The guard was not amused, turned his head slightly, and spoke into a small microphone mounted on his lapel, “Code 14. Troublemaker. 10-4.” Clifton said, “Troublemaker? The only trouble, fuck face, is the trouble you’re going to be in if you don’t let me in immediately. I’ll sue you, your children, and your children’s children.”

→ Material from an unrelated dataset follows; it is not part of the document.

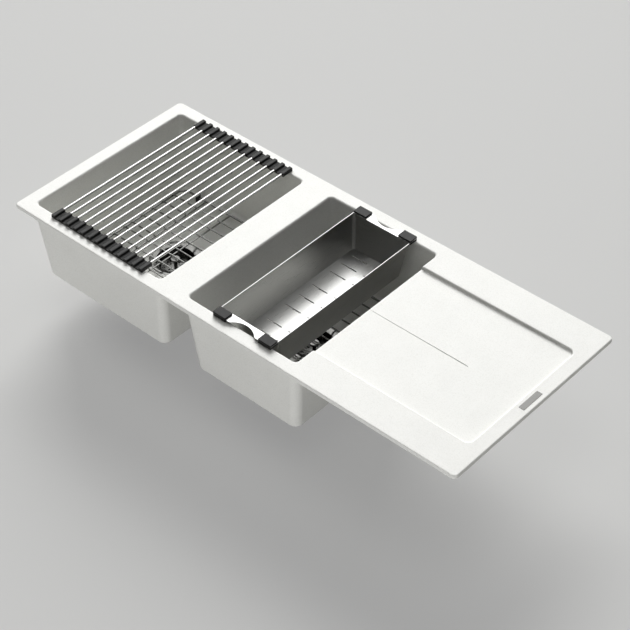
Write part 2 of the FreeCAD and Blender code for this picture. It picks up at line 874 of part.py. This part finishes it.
def basket_knob(side):
    """The post and knob in the middle of the basket."""
    body = new_body(f"{side}_basket_knob")
    low = bowl_floor - size("basket_rim_drop") - size("basket_depth")
    foot = size("stem_foot_radius")
    step = low + size("stem_foot_thickness")
    stem = size("stem_radius")
    knob = size("knob_radius")
    under = bowl_floor - size("knob_thickness")
    bend = size("knob_round")
    zero = as_size(0)
    revolve(body, f"{side}_knob", [
        (zero, low), (foot, low), (foot, step), (stem, step), (stem, under), (knob - bend, under, bend),
        (knob, under + bend), (knob, bowl_floor - bend, bend), (knob - bend, bowl_floor), (zero, bowl_floor),
    ])
    return body


def basket_stopper(side):
    """The rubber stopper under the basket, hollow over the screw's head."""
    body = new_body(f"{side}_basket_stopper")
    top = bowl_floor - size("basket_rim_drop") - size("basket_depth") - size("basket_sheet")
    low = cup_floor + size("seat_gap")
    disc = low + size("stopper_thickness")
    hollow_top = cup_floor + size("screw_head_height") + size("screw_gap")
    boss = size("stopper_boss_radius")
    hollow = size("stopper_hollow_radius")
    rim = size("stopper_radius")
    zero = as_size(0)
    revolve(body, f"{side}_stopper", [(zero, hollow_top), (hollow, hollow_top), (hollow, low), (rim, low),
                                      (rim, disc), (boss, disc), (boss, top), (zero, top)])
    return body


def waste(side):
    """All the pieces of one basket waste."""
    flat = size("flange_radius") - size("flange_flat")
    seat = bowl_floor - size("waste_seat_depth")
    pieces = [
        waste_flange(side),
        seal(f"{side}_flange_seal", flat, size("seal_outer_radius"), seat, bowl_floor - size("flange_sheet")),
        seal(f"{side}_under_seal", size("under_seal_inner_radius"), size("under_seal_outer_radius"),
             waste_top, bowl_under),
        waste_housing(side),
        clamp_screw(side),
        basket(side),
        basket_knob(side),
        basket_stopper(side),
    ]
    for piece in pieces:
        place(piece, x=BOWL_CENTRES[side])
    return pieces


# Bottom grids, each drawn about its own bowl's centre

def grid_frame(side):
    """The thick wire frame of one bottom grid, bent into a rectangle with round corners."""
    centre = BOWL_CENTRES[side]
    length = size(f"{side}_grid_length")
    width = size("grid_width")
    frame = size("grid_frame_radius")
    corner = size("grid_corner_radius")
    pieces = []
    for sign, word in ((-1, "front"), (1, "back")):
        pieces.append(cylinder(f"{side}_frame_{word}", frame, length - 2 * corner, "X",
                               centre, sign * width / 2, grid_height))
    for sign, word in ((-1, "left"), (1, "right")):
        pieces.append(cylinder(f"{side}_frame_{word}", frame, width - 2 * corner, "Y",
                               centre + sign * length / 2, as_size(0), grid_height))
    for n, (sign_x, sign_y) in enumerate(((1, 1), (-1, 1), (-1, -1), (1, -1))):
        pieces.append(quarter_ring(f"{side}_frame_corner_{n}", corner, frame, 90 * n,
                                   centre + sign_x * (length / 2 - corner), sign_y * (width / 2 - corner),
                                   grid_height))
    whole = fuse(f"{side}_grid_frame", pieces)
    whole.Label = f"{side}_grid_frame"
    return whole


def grid_wires(side):
    """The thin wires of one bottom grid: cross wires welded on the frame, and long wires under them."""
    centre = BOWL_CENTRES[side]
    length = size(f"{side}_grid_length")
    frame = size("grid_frame_radius")
    wire = size("grid_wire_radius")
    weld = size("grid_weld")
    cross_height = grid_height + frame + wire - weld
    long_height = cross_height - 2 * wire + weld
    long_wire = size("grid_width") - 2 * frame + weld
    wires = []
    long_count = count("grid_inner_count")
    for n in range(long_count):
        x = centre - length / 2 + length * (n + 1) / (long_count + 1)
        wires.append(cylinder(f"{side}_long_wire_{n}", wire, long_wire, "Y", x, as_size(0), long_height))
    cross_count = count("grid_cross_count")
    for n in range(cross_count):
        step = n - (cross_count - 1) / 2
        sign = 1 if step > 0 else -1
        y = sign * size("grid_middle_gap") / 2 + (step - sign / 2) * size("grid_cross_pitch")
        wires.append(cylinder(f"{side}_cross_wire_{n}", wire, length + 2 * wire, "X",
                              centre, y, cross_height))
    return group(f"{side}_grid_wires", wires)


def grid_feet(side):
    """The four rubber feet clipped on a grid's front and back wires."""
    reach = size(f"{side}_grid_length") / 2 - size(f"{side}_grid_foot_inset")
    low = bowl_floor + size("seat_gap")
    high = grid_height + size("grid_frame_radius") + size("grid_foot_cap")
    foot = size("grid_foot_radius")
    feet = []
    for sign_y, word in ((-1, "front"), (1, "back")):
        y = sign_y * size("grid_width") / 2
        for sign_x, end in ((-1, "left"), (1, "right")):
            x = BOWL_CENTRES[side] + sign_x * reach
            post = cylinder(f"{side}_post_{word}_{end}", foot, high - low, "Z", x, y, low)
            bore = cylinder(f"{side}_bore_{word}_{end}", size("grid_frame_radius") + size("grip_gap"),
                            2 * foot + size("cut_overrun"), "X", x, y, grid_height)
            feet.append(cut(f"{side}_foot_{word}_{end}", post, bore))
    return group(f"{side}_grid_feet", feet)


# Roll-up rack: tube, end caps and half webs of each segment, drawn about the tube and set out in a row

def rack_cap(variant, end):
    """A silicone cap with its half webs, at the front or at the back end of a tube."""
    body = new_body(f"{variant}_{end}_cap")
    front = end == "front"
    inner_end = size("rack_length") / 2 - size("cap_length")
    lift = inner_end if front else -inner_end
    x = size("cap_width") / 2
    top = deck_seat + size("cap_height")
    bend = size("cap_round")
    web = deck_seat + size("web_thickness")
    nose = size("web_thickness") / 2
    hinge = size("rack_pitch") / 2
    end_face = nose + size("web_gap") - hinge
    right_web = [(hinge, deck_seat, nose), (hinge + nose, deck_seat + nose, nose), (hinge, web), (x, web)]
    left_web = [(-x, web), (end_face, web), (end_face, deck_seat)]
    corners = right_web if variant != "last" else [(x, deck_seat)]
    corners = corners + [(x, top - bend, bend), (x - bend, top), (bend - x, top, bend), (-x, top - bend)]
    corners = corners + (left_web if variant != "first" else [(-x, deck_seat)])
    sketch = new_sketch(body, f"{variant}_{end}_cap_outline", "XZ_Plane", lift=lift)
    outline(sketch, corners)
    pad(body, f"{variant}_{end}_cap_block", sketch, size("cap_length"), downward=not front)
    bore = new_sketch(body, f"{variant}_{end}_bore_outline", "XZ_Plane", lift=lift)
    circle(bore, size("rack_rod_radius") + size("grip_gap"), y=deck_seat + size("cap_height") / 2)
    pocket(body, f"{variant}_{end}_bore", bore, size("cap_length") - size("cap_end_wall"), upward=front)
    return body


def rack():
    """The thirteen tubes and the thirteen pairs of caps."""
    tube_length = size("rack_length") - 2 * size("cap_end_wall")
    height = deck_seat + size("cap_height") / 2
    radius = size("rack_rod_radius")
    skin = cylinder("tube_outside", radius, tube_length, "Y", z=height)
    hollow = cylinder("tube_inside", radius - size("rack_rod_wall"), tube_length + size("cut_overrun"), "Y",
                      z=height)
    tube = cut("tube", skin, hollow)
    caps = {}
    for variant in ("first", "middle", "last"):
        caps[variant] = [rack_cap(variant, end) for end in ("front", "back")]
    pieces = []
    rod_count = count("rack_rod_count")
    for n in range(rod_count):
        x = bowl_left + size("rack_first_distance") + n * size("rack_pitch")
        variant = "first" if n == 0 else "last" if n == rod_count - 1 else "middle"
        pieces.append(group(f"rack_rod_{n + 1:02d}", [tube]))
        pieces.append(group(f"rack_caps_{n + 1:02d}", caps[variant]))
        place(pieces[-2], x=x)
        place(pieces[-1], x=x)
    return pieces


# Colander, drawn about its own centre

def colander_sections(body, name, inset):
    """Level sections of the colander's box: sharp at the rim, round from the mitre down to the floor."""
    sections = []
    foot_drop = size("colander_depth") if inset.value else size("colander_depth") + size("colander_sheet")
    for n, (drop, radius) in enumerate(((as_size(0), size("colander_rim_corner_radius")),
                                        (size("colander_mitre_drop"), size("colander_corner_radius")),
                                        (foot_drop, size("colander_corner_radius")))):
        lean = size("colander_lean") * drop / size("colander_depth")
        sketch = new_sketch(body, f"{name}_{n}", lift=colander_top - drop)
        rounded_rectangle(sketch, size("colander_width") - 2 * lean - 2 * inset,
                          size("colander_length") - 2 * lean - 2 * inset, radius - inset)
        sections.append(sketch)
    return sections


def colander_lugs(body):
    """The level lugs at the front and back, each with a finger notch in its outer edge."""
    sheet_metal = size("colander_sheet")
    x = size("colander_width") / 2
    root = size("colander_length") / 2 - sheet_metal
    reach = size("lug_reach")
    half = size("notch_length") / 2
    depth = size("notch_depth")
    mouth = size("notch_mouth_radius")
    both = (size("notch_length") * size("notch_length") / 4 + depth * depth) / (2 * depth)
    bow = both - mouth
    turn_x = half * bow / both
    turn_y = reach - depth * mouth / both
    sketch = new_sketch(body, "lug_outline", lift=colander_top - sheet_metal)
    outline(sketch, [(-x, root), (x, root), (x, reach), (half, reach, mouth), (turn_x, turn_y, -bow),
                     (-turn_x, turn_y, mouth), (-half, reach), (-x, reach)])
    lug = pad(body, "back_lug", sketch, sheet_metal)
    mirror = body.newObject("PartDesign::Mirrored", "front_lug")
    mirror.Originals = [lug]
    mirror.MirrorPlane = (origin_plane(body, "XZ_Plane"), [""])
    body.Tip = mirror


def colander_slots(body):
    """Three groups of three rows of drain slots, in two columns."""
    floor = colander_top - size("colander_depth")
    column = (size("slot_length") + size("slot_column_gap")) / 2
    rows = (size("slot_row_count") - 1) / 2
    for name, centre, pitch in (("front", -size("slot_outer_centre"), size("slot_outer_pitch")),
                                ("middle", as_size(0), size("slot_middle_pitch")),
                                ("back", size("slot_outer_centre"), size("slot_outer_pitch"))):
        sketch = new_sketch(body, f"{name}_slot_outline", lift=floor)
        for sign in (-1, 1):
            slot(sketch, size("slot_length"), size("slot_width"), sign * column, centre - rows * pitch)
        first = pocket(body, f"{name}_slot", sketch, size("cut_overrun"))
        row_pattern(body, f"{name}_slots", first, sketch, 2 * rows * pitch, size("slot_row_count"))


def colander():
    """The folded steel box with slotted floor and lugs."""
    body = new_body("colander_basket")
    loft(body, "box_outside", "Additive", colander_sections(body, "outside", as_size(0)))
    loft(body, "box_inside", "Subtractive", colander_sections(body, "inside", size("colander_sheet")))
    colander_lugs(body)
    colander_slots(body)
    place(body, x=colander_centre)
    return body


def colander_pads():
    """The four silicone pads sleeved on the lugs' ends; they rest on the deck."""
    body = new_body("lug_pad")
    outer = size("lug_reach") + size("pad_wall")
    inner = outer - size("pad_length")
    lug = size("lug_reach")
    lug_foot = colander_top - size("colander_sheet")
    top = colander_top + size("pad_crown")
    sketch = new_sketch(body, "pad_outline", "YZ_Plane")
    outline(sketch, [(-outer, deck_seat), (-inner, deck_seat), (-inner, lug_foot), (-lug, lug_foot),
                     (-lug, colander_top), (-inner, colander_top), (-inner, top), (-outer, top)])
    pad(body, "pad_block", sketch, size("pad_width"), symmetric=True)
    end_face = within((-math.inf, -math.inf, -math.inf), (math.inf, -outer.value, math.inf))
    dress(body, "Fillet", "pad_edges", end_face, Radius=size("pad_round"))
    reach = (size("colander_width") - size("pad_width")) / 2
    pads = []
    for turn, word in ((0, "front"), (180, "back")):
        for sign, end in ((-1, "left"), (1, "right")):
            sleeve = group(f"pad_{word}_{end}", [body])
            sleeve.Placement = FreeCAD.Placement(vector(0, 0), FreeCAD.Rotation(vector(0, 0, 1), turn))
            place(sleeve, x=colander_centre + sign * reach)
            pads.append(sleeve)
    return group("colander_pads", pads)


def check(subparts):
    """Stop if any object has failed or any sub-part's shape is empty or broken."""
    for item in doc.Objects:
        if "Invalid" in item.State or "Error" in item.State:
            raise RuntimeError(f"{item.Name} failed: {item.State}")
    for part in subparts:
        shape = part.Shape
        if shape.isNull() or not shape.isValid() or not shape.Solids:
            raise RuntimeError(f"{part.Label} has no valid solid")


subparts = [sink(), badge()]
for side in BOWL_CENTRES:
    subparts += waste(side)
    subparts += [grid_frame(side), grid_wires(side), grid_feet(side)]
subparts += rack()
subparts += [colander(), colander_pads()]
doc.recompute()
check(subparts)
os.makedirs("parts", exist_ok=True)
for part in subparts:
    part.Shape.exportStep(f"parts/{part.Label}.step")
    box = part.Shape.BoundBox
    print(f"{part.Label}: {len(part.Shape.Solids)} solids, x {box.XMin:.1f} to {box.XMax:.1f}, "
          f"y {box.YMin:.1f} to {box.YMax:.1f}, z {box.ZMin:.1f} to {box.ZMax:.1f}")
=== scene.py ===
import bmesh
import bpy
from mathutils import Matrix, Vector


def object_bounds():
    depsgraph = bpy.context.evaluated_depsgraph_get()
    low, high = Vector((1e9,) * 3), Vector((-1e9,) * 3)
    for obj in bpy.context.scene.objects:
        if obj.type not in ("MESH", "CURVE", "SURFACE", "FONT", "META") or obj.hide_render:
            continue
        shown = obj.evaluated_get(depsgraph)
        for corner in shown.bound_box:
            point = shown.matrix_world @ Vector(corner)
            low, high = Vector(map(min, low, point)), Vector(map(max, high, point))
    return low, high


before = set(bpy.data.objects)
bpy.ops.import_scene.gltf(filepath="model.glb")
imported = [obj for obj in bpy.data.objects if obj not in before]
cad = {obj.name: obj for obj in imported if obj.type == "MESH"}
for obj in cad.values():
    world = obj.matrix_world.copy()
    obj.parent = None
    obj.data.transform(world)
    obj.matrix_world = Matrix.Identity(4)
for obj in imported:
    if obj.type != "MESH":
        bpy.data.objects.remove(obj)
cad_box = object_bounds()
mm = 0.001

# SINK MOULDING
# One casting of quartz grains in white acrylic resin: both bowls, the divider, the drainer and the rim.
# It is cast in a closed mould, so all its faces have the same fine, satin stone grain.

granite_white = "#ECECE8"
granite_shade = "#E2E2DD"
grain_size = 1.1 * mm
grain_relief = 0.06 * mm
shaded_grains = 0.55
cloud_size = 60 * mm
cloud_shade = 0.97
casting_roughness = (0.42, 0.54)
acrylic_ior = 1.52

# Most of a noise pattern lies in this span, which is stretched over the range that a finish needs.
usual_noise = (0.3, 0.7)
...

Lynne interceded, realizing that if this kept up they weren’t going to get in. “His name is Tony Clifton.” Clifton reprimanded her, “Don’t tell him shit.” The guard scanned his list up and down. “No name like that on it.” Clifton screamed, “I DON’T NEED MY NAME ON ANY LIST. I’M AN INTERNATIONAL SINGING SENSATION, AND I WANT THE RESPECT DUE ME. YOU BETTER LET ME IN OR I’LL REPORT YOU TO THE BETTER BUSINESS BUREAU.” The guard turned back to his lapel mike, “There’s some asshole here named Clifton. He’s not on the list.” While they were checking on the other end, Clifton yelled, “I’ll give you thirty seconds and then I’m turning around and going to Larry Flynt’s party. His girls are much younger than Hef’s old broads in their twenties and are willing to flash their buttholes.” The guard was stunned when the word came back over the speaker to let Clifton in. “OK, you’re cleared.” Clifton continued, “Damn right I’m in, and you’re out. I’ll have your job. How old are you?” The guard wouldn’t answer. “I said, ‘How old are you?’” Just to move Clifton along, he answered, “Thirty-eight.” Clifton fired back, “Thirty-eight! And this is all you’ve made of your life? Pathetic. Truly pathetic.” With that, Clifton’s driver drove on to the house. You could hear the guard back on his microphone saying, “You got a real piece of shit coming your way. Ten-four.”